Recorded information:

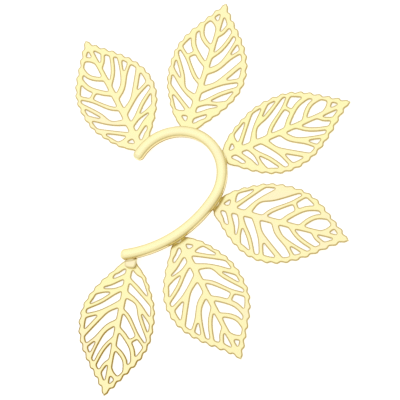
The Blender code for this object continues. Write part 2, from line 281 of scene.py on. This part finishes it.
def found(sockets, key):
    """A socket by its number, its identifier or its name."""
    if isinstance(key, int):
        return sockets[key]
    for socket in sockets:
        if socket.identifier == key:
            return socket
    return sockets[key]


class Board:
    """A node tree, for a material, a sky or a shape, with one method that adds any node."""

    def __init__(self, tree):
        self.tree = tree

    def add(self, kind, settings=None, sockets=()):
        """Adds a node. Its settings are set first, then the values or links of its sockets."""
        node = self.tree.nodes.new(kind)
        for name, value in (settings or {}).items():
            if name == "stops":
                self.set_stops(node.color_ramp, value)
            else:
                setattr(node, name, value)
        pairs = sockets.items() if isinstance(sockets, dict) else enumerate(sockets)
        for key, value in pairs:
            self.feed(found(node.inputs, key), value)
        return Made(self, node)

    def feed(self, socket, value):
        """Gives a socket a value, a link, or several links."""
        if isinstance(value, list):
            for each in value:
                self.tree.links.new(each.socket, socket)
        elif isinstance(value, Value):
            self.tree.links.new(value.socket, socket)
        else:
            socket.default_value = value

    def set_stops(self, ramp, stops):
        while len(ramp.elements) < len(stops):
            ramp.elements.new(1.0)
        for element, (position, tone) in zip(ramp.elements, stops):
            element.position, element.color = position, tone

    def math(self, operation, *values):
        return self.add("ShaderNodeMath", {"operation": operation}, values)[0]

    def sum_of(self, first, second):
        """The sum of two vectors."""
        return self.add("ShaderNodeVectorMath", {"operation": "ADD"}, (first, second))["Vector"]

    def scaled(self, vector, size):
        """A vector times a number."""
        sockets = {"Vector": vector, "Scale": size}
        return self.add("ShaderNodeVectorMath", {"operation": "SCALE"}, sockets)["Vector"]

    def along(self, vector, way):
        """How far a vector goes along another."""
        sockets = (vector, way)
        return self.add("ShaderNodeVectorMath", {"operation": "DOT_PRODUCT"}, sockets)["Value"]

    def point(self, x=0.0, y=0.0, z=0.0):
        return self.add("ShaderNodeCombineXYZ", None, (x, y, z))[0]

    def blend(self, amount, first, second):
        """A mix of two colours."""
        sockets = {"Factor_Float": amount, "A_Color": first, "B_Color": second}
        return self.add("ShaderNodeMix", {"data_type": "RGBA"}, sockets)["Result_Color"]

    def noise(self, at, scale, detail=2.0, roughness=0.5):
        sockets = {"Vector": at, "Scale": scale, "Detail": detail, "Roughness": roughness}
        return self.add("ShaderNodeTexNoise", None, sockets)["Fac"]

    def spread(self, value, low, high):
        """A value brought from low..high to 0..1, with soft ends."""
        sockets = {"Value": value, "From Min": low, "From Max": high}
        return self.add("ShaderNodeMapRange", {"interpolation_type": "SMOOTHSTEP"}, sockets)[0]

    def attribute(self, name):
        """A number that the mesh keeps at each point, for a material."""
        return self.add("ShaderNodeAttribute", {"attribute_name": name})["Fac"]

    def stored(self, shape, name, value, where=True):
        """A shape that keeps a number at each of its points."""
        sockets = {"Geometry": shape, "Selection": where, "Name": name, "Value": value}
        settings = {"data_type": "FLOAT", "domain": "POINT"}
        return self.add("GeometryNodeStoreNamedAttribute", settings, sockets)[0]

    def moved(self, shape, **where):
        """A shape with its points at a Position, or moved by an Offset."""
        return self.add("GeometryNodeSetPosition", None, {"Geometry": shape, **where})[0]

    def finish(self, shape, material):
        """Ends a tree with plain geometry in one material."""
        real = self.add("GeometryNodeRealizeInstances", None, {"Geometry": shape})[0]
        sockets = {"Geometry": real, "Material": material}
        coated = self.add("GeometryNodeSetMaterial", None, sockets)[0]
        self.add("NodeGroupOutput", None, {"Geometry": coated})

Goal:
All of the data needs to be printed once more, exactly.

Exercise response:
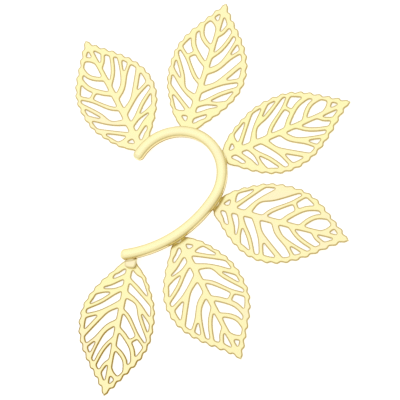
The Blender code for this object continues. Write part 2, from line 281 of scene.py on. This part finishes it.
def found(sockets, key):
    """A socket by its number, its identifier or its name."""
    if isinstance(key, int):
        return sockets[key]
    for socket in sockets:
        if socket.identifier == key:
            return socket
    return sockets[key]


class Board:
    """A node tree, for a material, a sky or a shape, with one method that adds any node."""

    def __init__(self, tree):
        self.tree = tree

    def add(self, kind, settings=None, sockets=()):
        """Adds a node. Its settings are set first, then the values or links of its sockets."""
        node = self.tree.nodes.new(kind)
        for name, value in (settings or {}).items():
            if name == "stops":
                self.set_stops(node.color_ramp, value)
            else:
                setattr(node, name, value)
        pairs = sockets.items() if isinstance(sockets, dict) else enumerate(sockets)
        for key, value in pairs:
            self.feed(found(node.inputs, key), value)
        return Made(self, node)

    def feed(self, socket, value):
        """Gives a socket a value, a link, or several links."""
        if isinstance(value, list):
            for each in value:
                self.tree.links.new(each.socket, socket)
        elif isinstance(value, Value):
            self.tree.links.new(value.socket, socket)
        else:
            socket.default_value = value

    def set_stops(self, ramp, stops):
        while len(ramp.elements) < len(stops):
            ramp.elements.new(1.0)
        for element, (position, tone) in zip(ramp.elements, stops):
            element.position, element.color = position, tone

    def math(self, operation, *values):
        return self.add("ShaderNodeMath", {"operation": operation}, values)[0]

    def sum_of(self, first, second):
        """The sum of two vectors."""
        return self.add("ShaderNodeVectorMath", {"operation": "ADD"}, (first, second))["Vector"]

    def scaled(self, vector, size):
        """A vector times a number."""
        sockets = {"Vector": vector, "Scale": size}
        return self.add("ShaderNodeVectorMath", {"operation": "SCALE"}, sockets)["Vector"]

    def along(self, vector, way):
        """How far a vector goes along another."""
        sockets = (vector, way)
        return self.add("ShaderNodeVectorMath", {"operation": "DOT_PRODUCT"}, sockets)["Value"]

    def point(self, x=0.0, y=0.0, z=0.0):
        return self.add("ShaderNodeCombineXYZ", None, (x, y, z))[0]

    def blend(self, amount, first, second):
        """A mix of two colours."""
        sockets = {"Factor_Float": amount, "A_Color": first, "B_Color": second}
        return self.add("ShaderNodeMix", {"data_type": "RGBA"}, sockets)["Result_Color"]

    def noise(self, at, scale, detail=2.0, roughness=0.5):
        sockets = {"Vector": at, "Scale": scale, "Detail": detail, "Roughness": roughness}
        return self.add("ShaderNodeTexNoise", None, sockets)["Fac"]

    def spread(self, value, low, high):
        """A value brought from low..high to 0..1, with soft ends."""
        sockets = {"Value": value, "From Min": low, "From Max": high}
        return self.add("ShaderNodeMapRange", {"interpolation_type": "SMOOTHSTEP"}, sockets)[0]

    def attribute(self, name):
        """A number that the mesh keeps at each point, for a material."""
        return self.add("ShaderNodeAttribute", {"attribute_name": name})["Fac"]

    def stored(self, shape, name, value, where=True):
        """A shape that keeps a number at each of its points."""
        sockets = {"Geometry": shape, "Selection": where, "Name": name, "Value": value}
        settings = {"data_type": "FLOAT", "domain": "POINT"}
        return self.add("GeometryNodeStoreNamedAttribute", settings, sockets)[0]

    def moved(self, shape, **where):
        """A shape with its points at a Position, or moved by an Offset."""
        return self.add("GeometryNodeSetPosition", None, {"Geometry": shape, **where})[0]

    def finish(self, shape, material):
        """Ends a tree with plain geometry in one material."""
        real = self.add("GeometryNodeRealizeInstances", None, {"Geometry": shape})[0]
        sockets = {"Geometry": real, "Material": material}
        coated = self.add("GeometryNodeSetMaterial", None, sockets)[0]
        self.add("NodeGroupOutput", None, {"Geometry": coated})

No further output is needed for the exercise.